Unfortunately, the powers that be, the patriarchy mostly, will dismiss any attempt to alleviate the suffering of women as Western propaganda. But this is, in the real sense, an effort towards humanization; we cannot be really human while stopping others from being so.
Ambaro sits in silence now; she is not staring at her hands anymore. She is gazing into the space behind me, as though some weight was lifted off her shoulders so that she has gained the courage to look up to look at the world, maybe to see if it is any different now. It isn’t. And it probably won’t be for a long time. I can’t help but think that that maybe we live in a functionalist society that needs the status quo and complacency for it to exist. Perhaps Durkheim was, although tragically, right on this. Or maybe there is hope, and that we will start changing our thinking to be less mechanical and more organic.

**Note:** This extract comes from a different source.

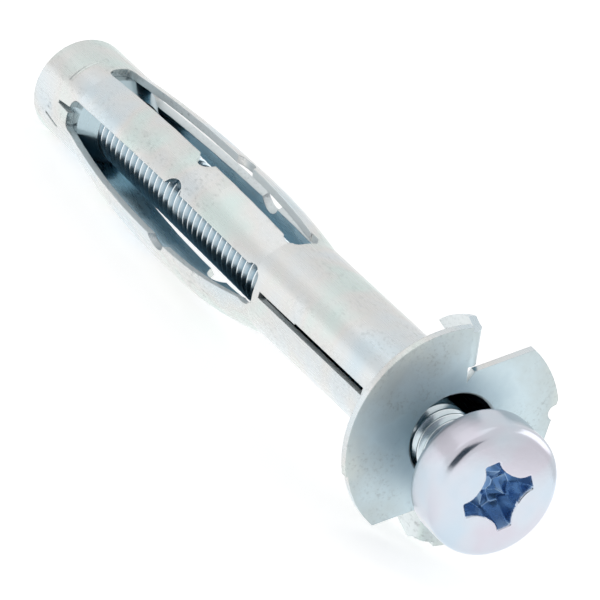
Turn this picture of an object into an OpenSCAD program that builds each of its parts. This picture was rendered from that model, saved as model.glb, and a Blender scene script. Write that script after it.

The solution, I reckon, lies largely in changing ourselves, our thinking, not just with the government, organizations, and statistics, reports, and the myriad recommendations. Because when our thinking is changed, we can stop GBV and even take action. Let us start from here. Your thinking, your voice, is a powerful force for equality.
The March Nairobi afternoon sun was unforgiving. Ambaro orders a glass of ice-cold water.
“If you had one wish and it would be granted, what would it be?” I ask, not out of sheer curiosity but perhaps because I did not know what else to ask.
Ambaro takes a sip of the cold water and pours the rest on her head. I wondered whether that was more than just cooling off, or whether it was an unconscious effort to quiet the silent rage inside.
“For my husband to be a better man,” Ambaro said.